◆ Data excerpts
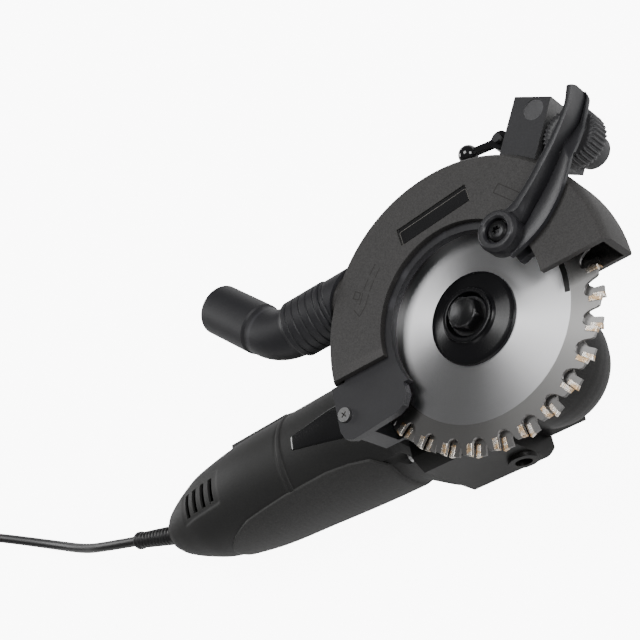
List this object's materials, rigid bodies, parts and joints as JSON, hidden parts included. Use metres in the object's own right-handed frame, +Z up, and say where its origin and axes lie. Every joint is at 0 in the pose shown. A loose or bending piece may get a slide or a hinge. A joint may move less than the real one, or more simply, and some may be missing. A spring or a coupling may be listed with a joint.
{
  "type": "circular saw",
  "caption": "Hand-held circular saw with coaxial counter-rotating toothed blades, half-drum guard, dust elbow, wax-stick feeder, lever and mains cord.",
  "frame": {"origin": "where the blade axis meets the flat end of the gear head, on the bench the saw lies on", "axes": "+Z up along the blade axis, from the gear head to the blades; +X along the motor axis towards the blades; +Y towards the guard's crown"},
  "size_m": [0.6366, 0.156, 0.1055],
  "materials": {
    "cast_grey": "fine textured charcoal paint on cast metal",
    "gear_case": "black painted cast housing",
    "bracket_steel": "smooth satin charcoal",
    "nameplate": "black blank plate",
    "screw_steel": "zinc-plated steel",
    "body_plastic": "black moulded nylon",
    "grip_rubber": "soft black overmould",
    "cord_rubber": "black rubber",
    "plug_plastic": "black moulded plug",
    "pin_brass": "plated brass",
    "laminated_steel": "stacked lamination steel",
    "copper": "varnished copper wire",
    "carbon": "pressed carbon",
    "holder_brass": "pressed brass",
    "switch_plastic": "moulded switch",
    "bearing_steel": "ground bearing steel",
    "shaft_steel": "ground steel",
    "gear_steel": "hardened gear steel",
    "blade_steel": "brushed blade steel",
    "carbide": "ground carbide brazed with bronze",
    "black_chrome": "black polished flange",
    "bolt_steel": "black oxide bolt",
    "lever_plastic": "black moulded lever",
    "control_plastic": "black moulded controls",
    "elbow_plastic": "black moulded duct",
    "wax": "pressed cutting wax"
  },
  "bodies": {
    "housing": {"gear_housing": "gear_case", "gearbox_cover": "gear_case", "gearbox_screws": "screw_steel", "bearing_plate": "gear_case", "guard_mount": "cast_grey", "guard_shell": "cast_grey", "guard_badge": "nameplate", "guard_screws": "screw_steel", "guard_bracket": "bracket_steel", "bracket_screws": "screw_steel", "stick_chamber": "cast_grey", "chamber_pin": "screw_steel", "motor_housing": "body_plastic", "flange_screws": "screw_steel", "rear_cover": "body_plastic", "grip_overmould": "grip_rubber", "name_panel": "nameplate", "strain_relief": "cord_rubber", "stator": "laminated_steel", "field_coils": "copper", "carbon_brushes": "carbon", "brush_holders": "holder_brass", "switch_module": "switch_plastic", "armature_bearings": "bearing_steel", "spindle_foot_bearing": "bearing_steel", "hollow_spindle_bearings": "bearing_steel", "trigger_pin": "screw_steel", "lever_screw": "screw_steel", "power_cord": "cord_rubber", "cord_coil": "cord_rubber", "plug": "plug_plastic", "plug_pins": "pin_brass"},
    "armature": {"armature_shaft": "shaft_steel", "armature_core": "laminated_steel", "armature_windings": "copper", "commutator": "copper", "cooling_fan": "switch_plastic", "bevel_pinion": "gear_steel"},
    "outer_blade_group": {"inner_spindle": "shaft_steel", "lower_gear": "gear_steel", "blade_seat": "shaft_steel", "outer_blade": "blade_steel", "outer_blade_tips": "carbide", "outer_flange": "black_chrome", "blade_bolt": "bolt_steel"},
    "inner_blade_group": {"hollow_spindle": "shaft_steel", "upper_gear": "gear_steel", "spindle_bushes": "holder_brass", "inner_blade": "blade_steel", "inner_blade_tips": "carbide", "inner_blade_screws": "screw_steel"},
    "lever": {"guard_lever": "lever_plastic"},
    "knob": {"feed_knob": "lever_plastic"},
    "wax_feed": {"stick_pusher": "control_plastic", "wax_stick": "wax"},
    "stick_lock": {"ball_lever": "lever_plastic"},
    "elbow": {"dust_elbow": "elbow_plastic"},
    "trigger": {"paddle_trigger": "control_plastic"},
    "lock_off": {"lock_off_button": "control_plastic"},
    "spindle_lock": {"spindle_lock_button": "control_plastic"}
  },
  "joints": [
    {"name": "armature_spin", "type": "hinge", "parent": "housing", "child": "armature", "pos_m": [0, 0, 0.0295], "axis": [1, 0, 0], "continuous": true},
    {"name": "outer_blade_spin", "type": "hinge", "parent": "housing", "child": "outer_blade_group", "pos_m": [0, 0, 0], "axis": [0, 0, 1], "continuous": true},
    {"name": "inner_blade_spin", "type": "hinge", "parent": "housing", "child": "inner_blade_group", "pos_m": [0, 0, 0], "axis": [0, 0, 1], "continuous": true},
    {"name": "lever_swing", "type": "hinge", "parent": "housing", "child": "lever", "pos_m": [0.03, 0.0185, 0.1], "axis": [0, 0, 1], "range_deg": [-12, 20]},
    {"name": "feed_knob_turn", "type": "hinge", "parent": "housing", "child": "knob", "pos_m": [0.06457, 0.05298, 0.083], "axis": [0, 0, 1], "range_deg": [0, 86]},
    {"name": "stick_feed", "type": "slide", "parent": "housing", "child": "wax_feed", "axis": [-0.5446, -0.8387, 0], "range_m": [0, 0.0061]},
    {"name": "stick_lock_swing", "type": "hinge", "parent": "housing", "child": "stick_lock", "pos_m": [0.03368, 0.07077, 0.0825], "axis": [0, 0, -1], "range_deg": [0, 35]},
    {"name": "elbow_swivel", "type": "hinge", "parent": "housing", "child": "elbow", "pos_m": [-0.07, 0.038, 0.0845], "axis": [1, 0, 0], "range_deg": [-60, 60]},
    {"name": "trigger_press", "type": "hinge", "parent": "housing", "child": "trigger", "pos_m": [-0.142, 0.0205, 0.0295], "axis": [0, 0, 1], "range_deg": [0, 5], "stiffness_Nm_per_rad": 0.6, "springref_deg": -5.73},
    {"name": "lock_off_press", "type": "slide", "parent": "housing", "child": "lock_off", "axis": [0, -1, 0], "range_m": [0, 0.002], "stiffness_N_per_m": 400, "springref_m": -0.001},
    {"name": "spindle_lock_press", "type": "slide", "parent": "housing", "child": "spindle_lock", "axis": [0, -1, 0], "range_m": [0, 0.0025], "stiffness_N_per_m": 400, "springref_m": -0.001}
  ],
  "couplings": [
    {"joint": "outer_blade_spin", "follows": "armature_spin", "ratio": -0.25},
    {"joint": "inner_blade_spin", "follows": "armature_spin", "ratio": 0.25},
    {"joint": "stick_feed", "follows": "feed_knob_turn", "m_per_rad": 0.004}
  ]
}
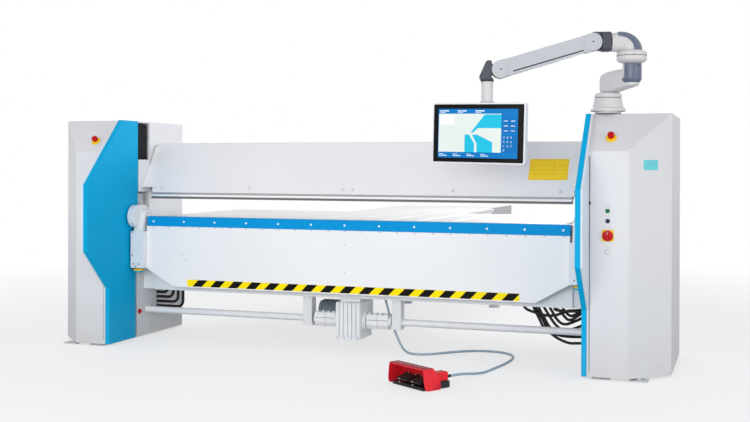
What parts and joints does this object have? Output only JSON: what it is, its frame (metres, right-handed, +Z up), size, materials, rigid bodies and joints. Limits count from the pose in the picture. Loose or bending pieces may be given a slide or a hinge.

◆ What you need to do
Copy all lines from the material that hold "metres".

◆ Answer for this exercise
List this object's materials, rigid bodies, parts and joints as JSON, hidden parts included. Use metres in the object's own right-handed frame, +Z up, and say where its origin and axes lie. Every joint is at 0 in the pose shown. A loose or bending piece may get a slide or a hinge. A joint may move less than the real one, or more simply, and some may be missing. A spring or a coupling may be listed with a joint.
What parts and joints does this object have? Output only JSON: what it is, its frame (metres, right-handed, +Z up), size, materials, rigid bodies and joints. Limits count from the pose in the picture. Loose or bending pieces may be given a slide or a hinge.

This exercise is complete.